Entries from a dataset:

· · · ·

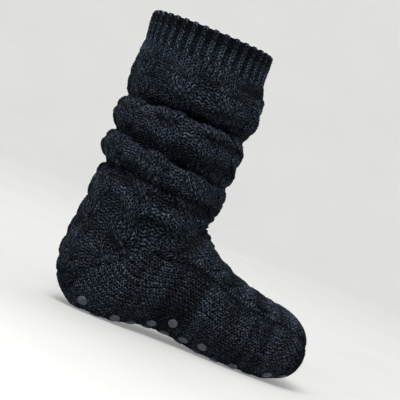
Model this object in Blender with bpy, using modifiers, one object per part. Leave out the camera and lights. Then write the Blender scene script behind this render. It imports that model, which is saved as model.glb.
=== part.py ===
"""Slipper sock: one knitted shell with a ribbed cuff, a slouched leg, a turned heel, a cabled
instep and a plain sole, and moulded grip dots under the sole. Metres, +Z up, toe towards +X."""

import math

import bmesh
import bpy
from mathutils import Matrix, Vector
from mathutils.bvhtree import BVHTree

# Driving dimensions, all measured on the outside of the knit.
FOOT_LENGTH = 0.240  # heel back to toe tip
BALL_WIDTH = 0.090
HEEL_WIDTH = 0.074
INSTEP_HEIGHT = 0.108  # floor to the bend at the front of the ankle
ANKLE_DEPTH = 0.112  # heel back to the bend at the front of the ankle
LEG_DEPTH = 0.116  # front to back of the leg, as it is worn
LEG_WIDTH = 0.104  # side to side of the leg
LEG_SETBACK = 0.005  # from the heel's back to the leg's back at the ankle
LEG_LEAN = math.radians(2.5)  # the leg leans back by this much
SOCK_HEIGHT = 0.266  # floor to the edge of the cuff
CUFF_HEIGHT = 0.027  # ribbed band
KNIT_WALL = 0.0036  # thickness of the knit with its lining
CABLE_RELIEF = 0.0030  # how far a cable stands out from the purl gutter beside it
RIB_STEP = 0.0015  # how far the ribbed band lies inside the leg below it
RIB_TURN = 0.0012  # height over which the wall steps in to the band

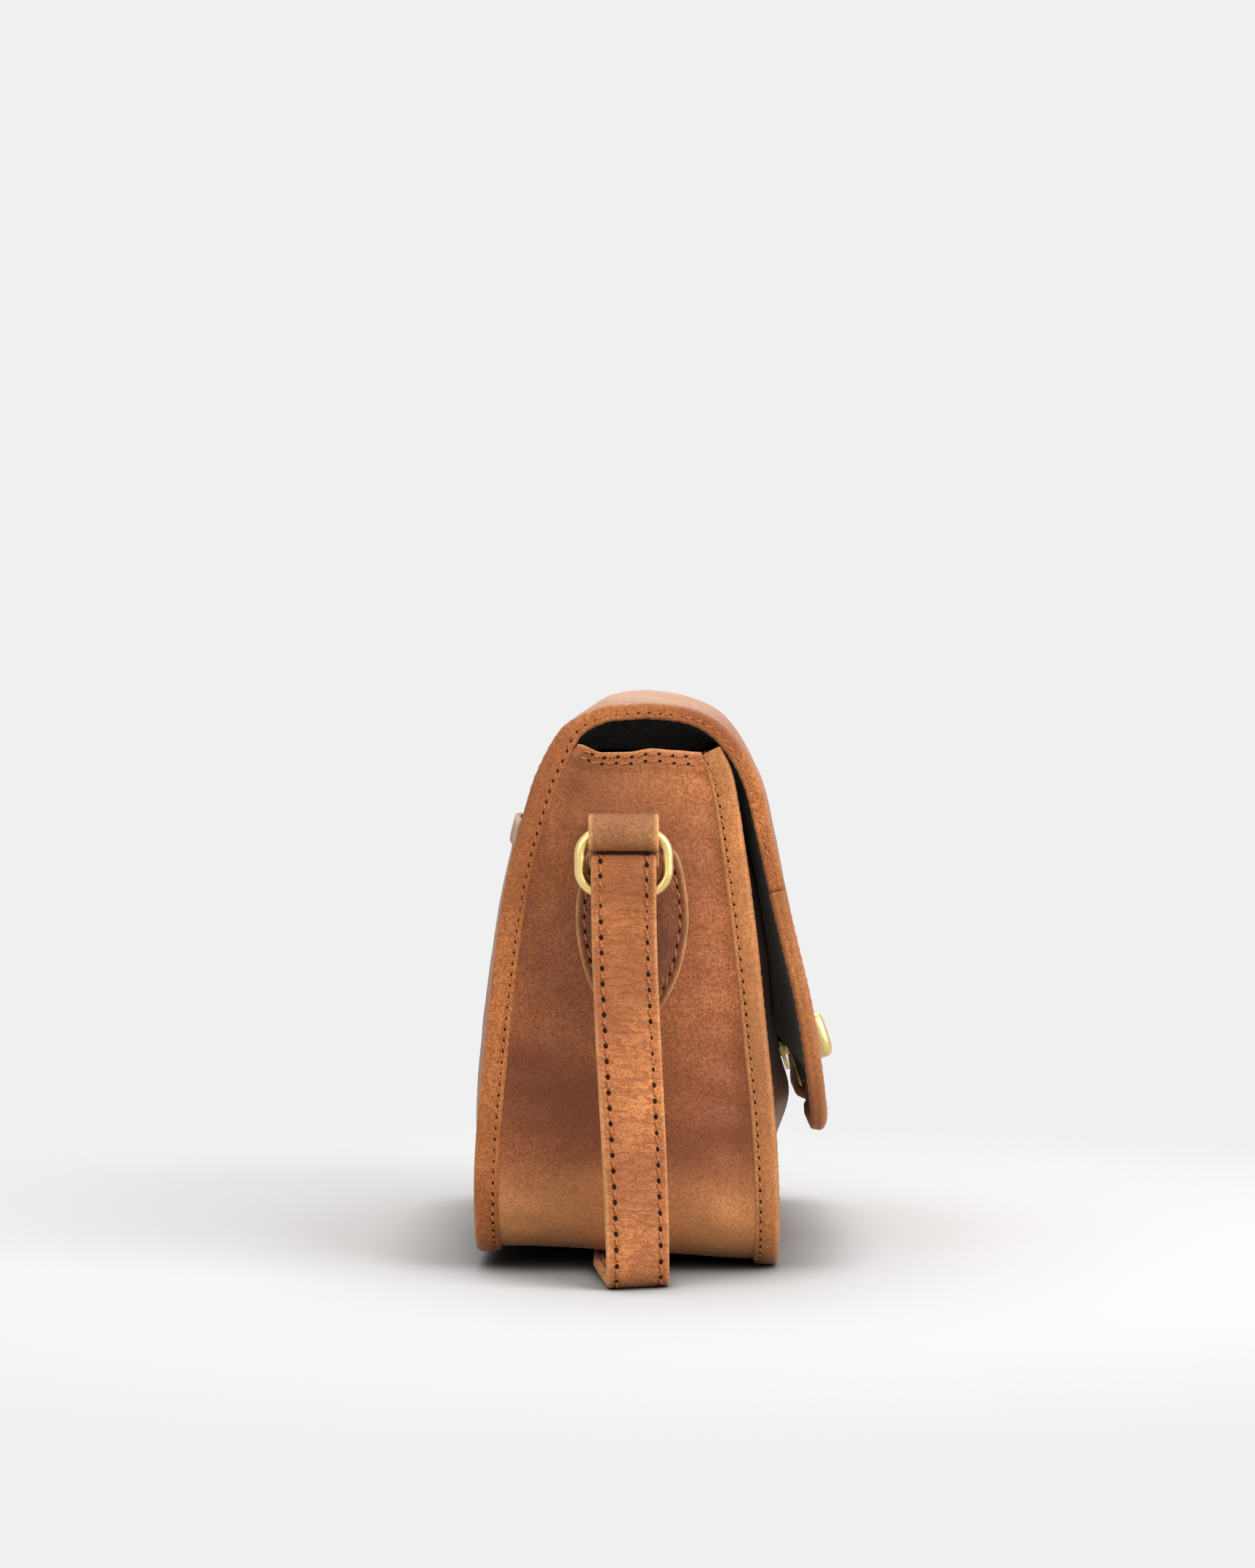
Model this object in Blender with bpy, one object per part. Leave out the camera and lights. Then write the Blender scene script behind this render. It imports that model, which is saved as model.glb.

· · · ·

### Aim
Copy all of the material word for word.

### Written solution
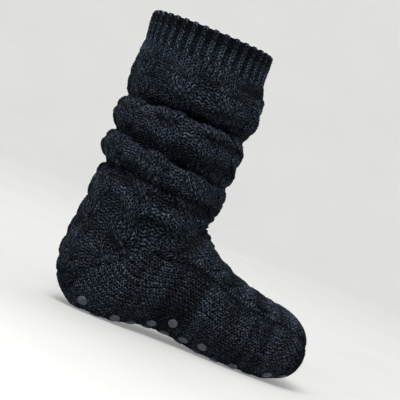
Model this object in Blender with bpy, using modifiers, one object per part. Leave out the camera and lights. Then write the Blender scene script behind this render. It imports that model, which is saved as model.glb.
=== part.py ===
"""Slipper sock: one knitted shell with a ribbed cuff, a slouched leg, a turned heel, a cabled
instep and a plain sole, and moulded grip dots under the sole. Metres, +Z up, toe towards +X."""

import math

import bmesh
import bpy
from mathutils import Matrix, Vector
from mathutils.bvhtree import BVHTree

# Driving dimensions, all measured on the outside of the knit.
FOOT_LENGTH = 0.240  # heel back to toe tip
BALL_WIDTH = 0.090
HEEL_WIDTH = 0.074
INSTEP_HEIGHT = 0.108  # floor to the bend at the front of the ankle
ANKLE_DEPTH = 0.112  # heel back to the bend at the front of the ankle
LEG_DEPTH = 0.116  # front to back of the leg, as it is worn
LEG_WIDTH = 0.104  # side to side of the leg
LEG_SETBACK = 0.005  # from the heel's back to the leg's back at the ankle
LEG_LEAN = math.radians(2.5)  # the leg leans back by this much
SOCK_HEIGHT = 0.266  # floor to the edge of the cuff
CUFF_HEIGHT = 0.027  # ribbed band
KNIT_WALL = 0.0036  # thickness of the knit with its lining
CABLE_RELIEF = 0.0030  # how far a cable stands out from the purl gutter beside it
RIB_STEP = 0.0015  # how far the ribbed band lies inside the leg below it
RIB_TURN = 0.0012  # height over which the wall steps in to the band

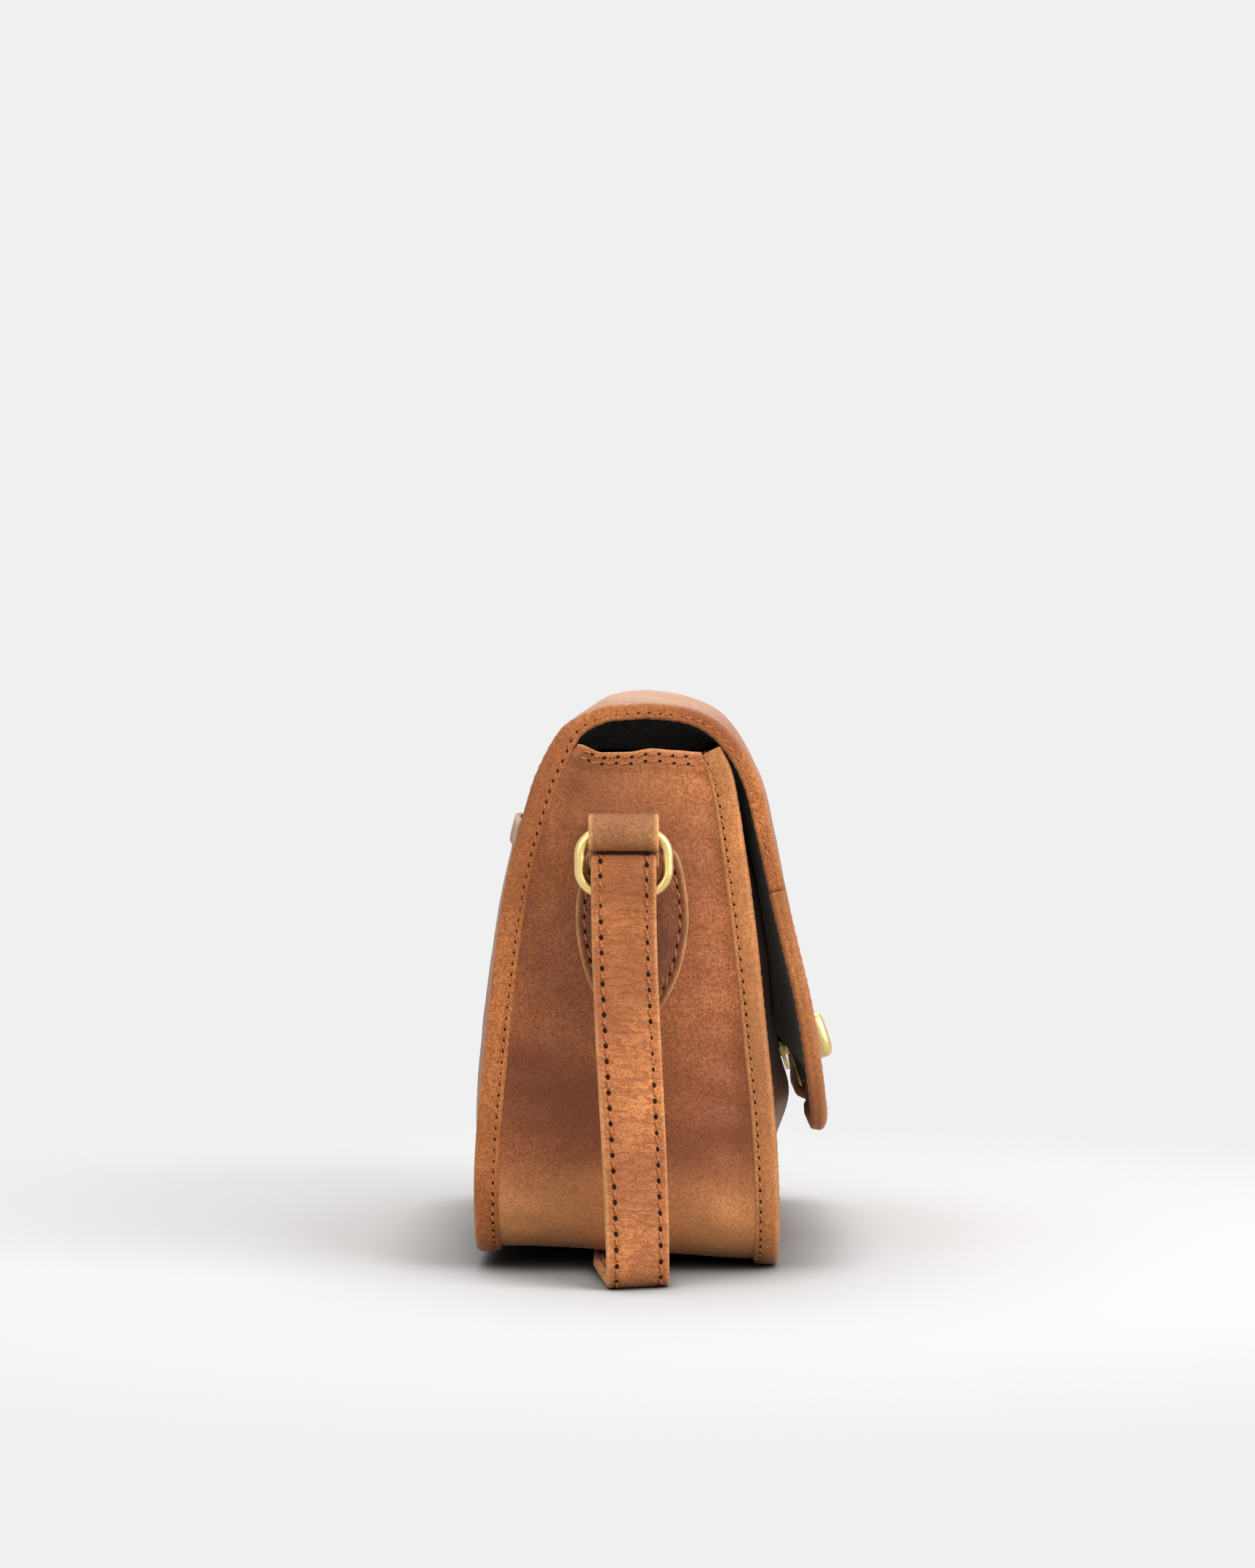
Model this object in Blender with bpy, one object per part. Leave out the camera and lights. Then write the Blender scene script behind this render. It imports that model, which is saved as model.glb.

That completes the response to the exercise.